Magdalena Prus, spokeswoman for the prosecutor's office in the western city of Poznan, told AFP the individuals were suspected of the "manufacture, processing, use of and trading in explosives".
Police raided 85 homes of customers of the Poznan-based online firm which is run by a 26-year-old chemistry student.
Behring Breivik is thought to have used the fuses he purchased to carry out tests or even for his July 22nd bombing near a government building which killed eight people in central Oslo.
After the bombing, the right-wing extremist systematically shot dead 69 people at a summer camp of the ruling Labour Party's youth wing on the island of Utøya.

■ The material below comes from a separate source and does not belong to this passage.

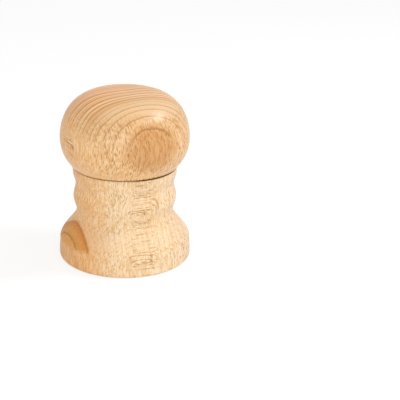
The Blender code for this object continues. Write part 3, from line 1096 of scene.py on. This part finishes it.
def beech(name, block):
    """Beech as a solid: rings, rays, pores and curls, all cut by the surface wherever it runs."""
    g = Graph(name)
    spot = tree_spot(g, block)
    normal = g.coordinates("Normal")
    up = g.axis(normal, 2)
    side_grain = g.ease(g.math("ABSOLUTE", up), *SIDE_GRAIN)
    flat_sawn = g.math("ABSOLUTE", g.vector("DOT_PRODUCT", normal, spot.ray_way))

    colour, line = ring_colour(g, block, spot, up, flat_sawn)
    colour, streaks, pores = streaked(g, block, spot, colour, side_grain)
    colour = g.mix(g.product(line, g.ease(streaks, *LINE_IN_STREAKS)), colour, RING_LINE_COLOUR)
    colour, ray = ray_colour(g, block, spot, colour, flat_sawn, side_grain)
    colour = g.mix(curl_share(g, block, spot), colour, RAY_COLOUR)
    # Painted shade darkens the seam's gap, most towards its shaded side.
    g.surface("Base Color", g.mix(seam_shade_share(g, block, spot), colour, SEAM_SHADE_COLOUR))

    dullness = g.ease(g.math("ADD", pores, ray), *DULLNESS)
    g.surface("Roughness", g.math("ADD", dullness, block.roughness))
    g.surface("IOR", WOOD_IOR)
    g.surface("Specular IOR Level", block.gloss)
    relief = g.math("SUBTRACT", g.product(pores, PORE_RELIEF), g.product(ray, RAY_RELIEF))
    g.bump(relief, WOOD_RELIEF_DEPTH)
    return g.material


def metal(name, finish, is_turned):
    """Metal with fine lines, which run round the axis on a turned piece or else along x."""
    g = Graph(name)
    colour, roughness = finish
    place = g.place()
    if is_turned:
        across = g.scaled(g.combine(g.radius(place), 0.0, g.axis(place, 2)), TURNED_LINES)
    else:
        across = g.stretched(place, *STRIP_LINES)
    lines = g.noise(across, detail=3.0, roughness=0.6)
    cloud = g.noise(g.scaled(place, CLOUDS))
    g.surface("Metallic", 1.0)
    g.surface("Base Color", g.tint(g.ease(lines, *LINE_TINT_SHARE), rgb(*colour), *LINE_TINT))
    worn = g.math("ADD", g.ease(lines, *LINE_WEAR), g.ease(cloud, *CLOUD_WEAR))
    g.surface("Roughness", g.math("ADD", worn, roughness))
    g.bump(lines, METAL_RELIEF_DEPTH)
    return g.material


def seen_rays(nodes, links):
    """1 for camera, glossy and transmission rays, or else 0."""
    path = nodes.new("ShaderNodeLightPath")
    result = path.outputs["Is Camera Ray"]
    for name in ("Is Glossy Ray", "Is Transmission Ray"):
        either = nodes.new("ShaderNodeMath")
        either.operation = "MAXIMUM"
        links.new(result, either.inputs[0])
        links.new(path.outputs[name], either.inputs[1])
        result = either.outputs[0]
    return result


def floor_material():
    """A pale floor that lights the mold as a floor does, and looks white with a soft shadow."""
    g = Graph("pale_floor")
    g.nodes.remove(g.shader)
    plain = g.nodes.new("ShaderNodeBsdfDiffuse")
    plain.inputs["Color"].default_value = rgb(FLOOR_TONE, FLOOR_TONE, FLOOR_TONE)
    shade = g.nodes.new("ShaderNodeBsdfDiffuse")
    shade.inputs["Color"].default_value = rgb(FLOOR_SHADE, FLOOR_SHADE, FLOOR_SHADE)
    glow = g.nodes.new("ShaderNodeEmission")
    glow.inputs["Strength"].default_value = FLOOR_GLOW
    white = g.nodes.new("ShaderNodeAddShader")
    g.links.new(shade.outputs[0], white.inputs[0])
    g.links.new(glow.outputs[0], white.inputs[1])
    either = g.nodes.new("ShaderNodeMixShader")
    g.links.new(seen_rays(g.nodes, g.links), either.inputs[0])
    g.links.new(plain.outputs[0], either.inputs[1])
    g.links.new(white.outputs[0], either.inputs[2])
    g.links.new(either.outputs[0], g.output.inputs["Surface"])
    return g.material


# Stage, light and camera


def add_floor():
    work = bmesh.new()
    bmesh.ops.create_circle(work, cap_ends=True, segments=FLOOR_SEGMENTS, radius=FLOOR_RADIUS * MM)
    mesh = finished("floor", work)
    mesh.materials.append(floor_material())
    floor = bpy.data.objects.new("floor", mesh)
    bpy.context.scene.collection.objects.link(floor)


def add_world():
    """An even white surround, at the ambient level for light and at full white where it is seen."""
    world = bpy.data.worlds.new("surround")
    bpy.context.scene.world = world
    world.use_nodes = True
    nodes, links = world.node_tree.nodes, world.node_tree.links
    level = nodes.new("ShaderNodeMapRange")
    level.inputs["To Min"].default_value = AMBIENT
    level.inputs["To Max"].default_value = 1.0
    links.new(seen_rays(nodes, links), level.inputs["Value"])
    backdrop = nodes["Background"]
    backdrop.inputs["Color"].default_value = rgb(1.0, 1.0, 1.0)
    links.new(level.outputs[0], backdrop.inputs["Strength"])


def add_softboxes():
    target = Vector((0, 0, BODY_HIGH.z))
    for name, azimuth, elevation, distance, width, power in SOFTBOXES:
        lamp = bpy.data.lights.new(name, "AREA")
        lamp.size = width * MM
        lamp.energy = power
        angle = math.radians(elevation)
        away = facing(azimuth) * math.cos(angle) + Vector((0, 0, math.sin(angle)))
        softbox = bpy.data.objects.new(name, lamp)
        softbox.location = (target + away * distance) * MM
        softbox.rotation_euler = away.to_track_quat("Z", "Y").to_euler()
        bpy.context.scene.collection.objects.link(softbox)


def add_camera():
    data = bpy.data.cameras.new("camera")
    data.lens = CAMERA_LENS
    data.shift_x, data.shift_y = CAMERA_SHIFT
    camera = bpy.data.objects.new("camera", data)
    camera.location = Vector(CAMERA_PLACE) * MM
    away = Vector(CAMERA_PLACE) - Vector(CAMERA_TARGET)
    camera.rotation_euler = away.to_track_quat("Z", "Y").to_euler()
    bpy.context.scene.collection.objects.link(camera)
    bpy.context.scene.camera = camera


def dress_mold():
    body_beech = beech("body_beech", BODY_BLOCK)
    knob_beech = beech("knob_beech", KNOB_BLOCK)
    strip_steel = metal("strip_steel", STRIP_STEEL, is_turned=False)
    turned_steel = metal("turned_steel", TURNED_STEEL, is_turned=True)
    zinc = metal("zinc", ZINC, is_turned=True)
    brass = metal("brass", BRASS, is_turned=True)
    add_piece("turned_body", body_mesh(), body_beech, "mold", "mold_body")
    add_piece("turned_knob", knob_mesh(), knob_beech, "rotor", "knob")
    add_piece("bow_strip", bow_strip_mesh(), strip_steel, "rotor", "scraper_bow")
    add_piece("spindle_pin", spindle_mesh(), turned_steel, "rotor", "spindle")
    for node in ("lower_thrust_washer", "upper_thrust_washer"):
        mesh = washer_mesh(node, BORE_RADIUS)
        add_piece(node + "_ring", mesh, turned_steel, "mold", node)
    add_piece("spring_washer", lock_washer_mesh(), zinc, "rotor", "lock_washer")
    add_piece("insert_sleeve", insert_mesh(), brass, "rotor", "knob_insert")


add_floor()
add_world()
add_softboxes()
add_camera()
dress_mold()
bpy.context.scene.view_settings.view_transform = "Standard"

According to the Polish daily Gazeta Wyborcza, Behring Breivik first contacted the firm in November 2010 to ask the price of a viscose fuse with a combustion rate of one centimetre per second.
The firm responded that one metre of fuse cost one zloty ($0.32), and arranged an order for 15 metres, for a total of 45 zloty including postage to Norway.
Polish police were tipped off about the company's role by their Norwegian counterparts.
Behring Breivik, 32, has confessed to his attacks.
In a 1,518-page manifesto he published on the internet just before the assault, he professed his hatred for Western democracy, saying it had spawned the multicultural society he loathed.